Peru’nun renkli dağları ve donmuş atlar zamanı
Peru deyince ilk akla gelen yer tabi ki ‘dünyanın 7 harikası’ içinde sayılan antik İnka Şehri Machu Picchu. Ama Peru’yu Machu Picchu’dan ibaret sanmak büyük bir hata olur. Pasifik Okyanusu, And Dağları ve Amazonlar arasında yer alan bu harika ülkede gezilmeyi ve görülmeyi hak eden o kadar çok doğal ve tarihi güzellik var ki hepsini görmek aylarınızı alır. Ben de bunlardan sadece birinden bahsetmek istiyorum. Ülkenin güneyindeki, en turistik şehirlerinden Cusco’ya 100 km uzaklıktaki Vinicunca ya da bilinen ismiyle ‘Rainbow Mountains’ yani ‘Gökkuşağı Dağları.’

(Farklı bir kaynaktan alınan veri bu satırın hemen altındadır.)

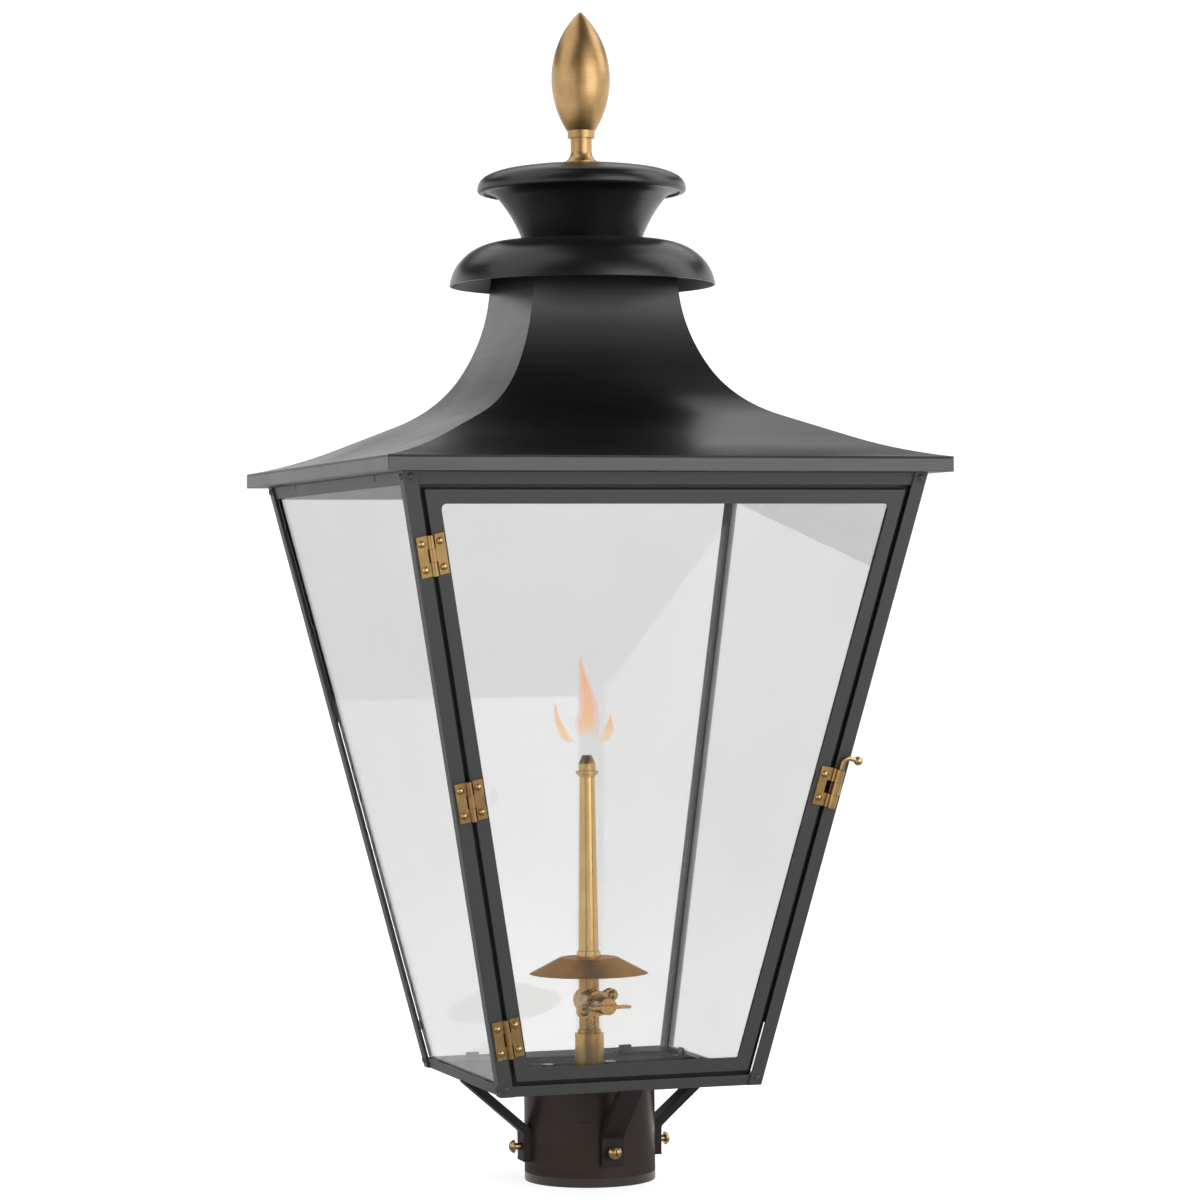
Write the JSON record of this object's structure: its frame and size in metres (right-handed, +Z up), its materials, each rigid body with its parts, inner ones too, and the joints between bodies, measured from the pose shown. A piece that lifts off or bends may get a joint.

İnsanoğlunun ortaya çıkışından çok önce başlamış, milyonlarca yıllık bir hikâye aslında Peru’nun boyalı dağları. ‘Nazca Plakasının’, ‘Güney Amerika Plakası’ altına gömülmesiyle oluşan And Dağları’nın bir uzantısı. Yoğun volkanik faaliyetler ile oluşan ve farklı minerallere sahip katmanlar binyıllar boyunca hava koşullarının etkisiyle turkuazdan sarıya, kahverenginden kırmızıya kadar değişik renkler almış. İşin ilginç yanlarından biri ise yöre halkı tarafından kutsal sayılan bu doğa harikası bölge sadece 2 yıl önce turistler tarafından keşfedilmiş. Bölgeye ilk turlar ise 2016 başlamış. Şimdilerde ise, özellikle açık havalarda her gün yüzlerce yerli ve yabancı turisti kendine çekiyor.
Yükseklik 5200 metre
Bölgeye ziyaret etmenin en kolay yolu Cusco şehrinden tura katılmak. Hemen her tur operatörü, Gökkuşağı Dağlarına günübirlik gezi düzenliyor. Fiyatları ise 70-100 sol arasında değişiyor. Genelde sabah saat 03.00 araçlar kaldığınız yerden sizi alıp, yürüyüşün başladığı noktaya götürüyor. Yol ve kahvaltı sonrası başlangıç noktasına varmak saat 07.00’i buluyor.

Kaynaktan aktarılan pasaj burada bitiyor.